Side One closes with the aptly sleepy One More Dream ‘Til Christmas, which ushers us in with tinkling keyboards to match the twinkling stars the song tells us about. The sickly-sweet vocals of some children opens the song but eventually this grows on you and delivers an almost lullaby ending to this side of the LP.

Side Two opens abruptly with a cockerel crowing. Wake up! It’s Christmas Day now… and clearly the Cabbage Patch has been waiting for this as Christmas Hoop-De-Do erupts into an almost hoe-down style romp. It races along with some catchy vocals from the kids, and serves as the perfect wake up for Christmas morning.

Next we’re in for a treat, as it’s Mrs Santa Claus. The song starts off as a nice plodding track, and a welcome injection of feminism and equality, acknowledging the role of Santa’s wife, and the reminder that she is why Christmas ‘turns out right‘. It’s a simply song musically, but its slow evolution with additional instruments and riffs makes it build nicely, and the song gradually gets faster.

The Cabbage Patch’s nemesis Lavendar McDade and Cabbage Jack get their own song now in the form of Gimme Gimme Take Take, and this really is a great fun song. The voice actors’ delivery is perfect, expertly conveying a wonderful evil sound. I can easily imagine UK kids TV baddie, Grotbags and one of her evil henchmen singing this. Brilliant!

That leads on to Children Go Where I Send Thee, which feels like a slightly odd choice here. Its title and tone is a shift, giving us a slightly odd country music-styled religious song. That said, it belts out, aided by the child voices, but this traditional African-American song sounds a little out of place alongside the rest of the tracks.

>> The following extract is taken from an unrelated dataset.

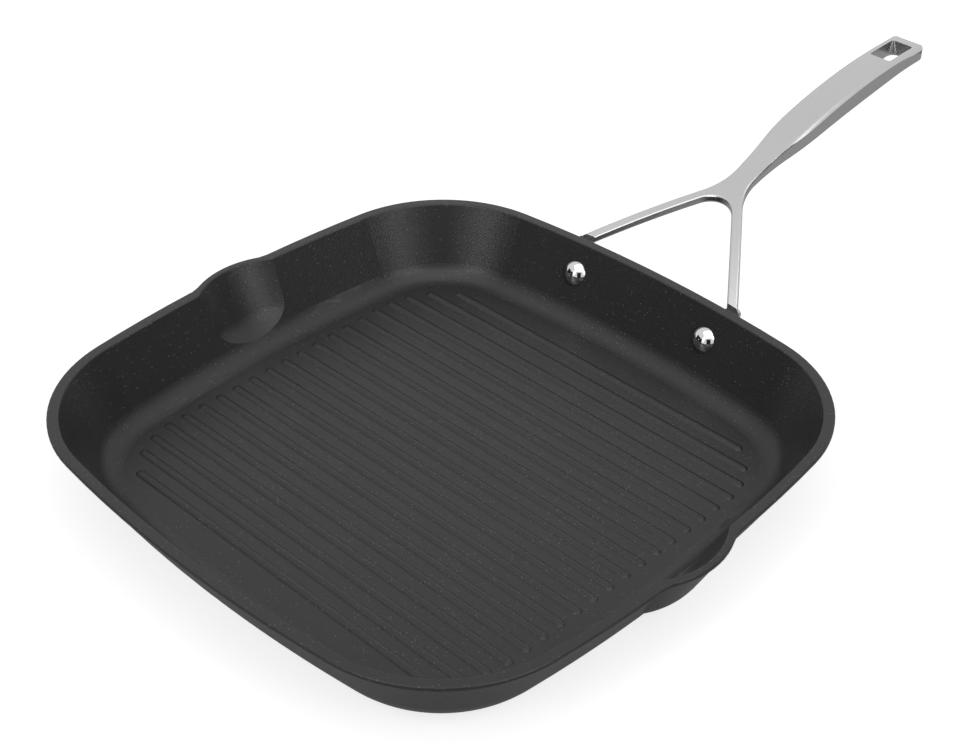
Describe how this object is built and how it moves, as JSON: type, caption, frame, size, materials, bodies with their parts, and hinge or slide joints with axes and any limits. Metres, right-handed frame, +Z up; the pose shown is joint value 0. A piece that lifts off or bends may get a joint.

The album closes with, as perhaps you’d hope and expect, a song titled All One Family At Christmas. This is a heartfelt ballad, and a really nice warm song that builds up with lots of vocalists helping to show their togetherness, a bit like the closing number from your childhood school play. Colonel Casey returns right at the end of the track to wish us all a ‘Merry Christmas’, even though the target audience are too young to drink.

Opening track ‘Best Time Of Year’ by Cabbage Patch Kids (1984).


Over all, this album is surprisingly good. I didn’t really know what to expect with this album – perhaps some really high pitched baby-voiced characters singing, talking, and basically murdering every Christmas song they touched, but actually it’s quite a different story.

Instead, there are fully rounded songs, with the character actors really only being heard at the hands of the baddies in the brilliant Gimme Gimme Take Take. Alongside that great tune, Best Time Of Year and Deck The Halls also really work the magic, but to be honest there’s little here that doesn’t work out right. The lowest point is probably Children Go Where I Send Thee, and that’s purely because it jars with the rest of the songs thematically, and not because it’s a badly delivered song.

The brilliant Home For Christmas by Dolly Parton proves that country music-styled Christmas albums can work well, and this album is no exception. This was a brand at its peak, even sparking Cabbage Patch Riots as people rushed to buy the merchandise. This Christmas album would certainly have added to that hype.

Don’t be scared, give it a spin.

Rated 3 stars! It's a nice album.
  • 1984 UK ALBUM CHART PEAK: Not released in the UK.
  • POP RESCUE COST: £9.00 from an eBay seller.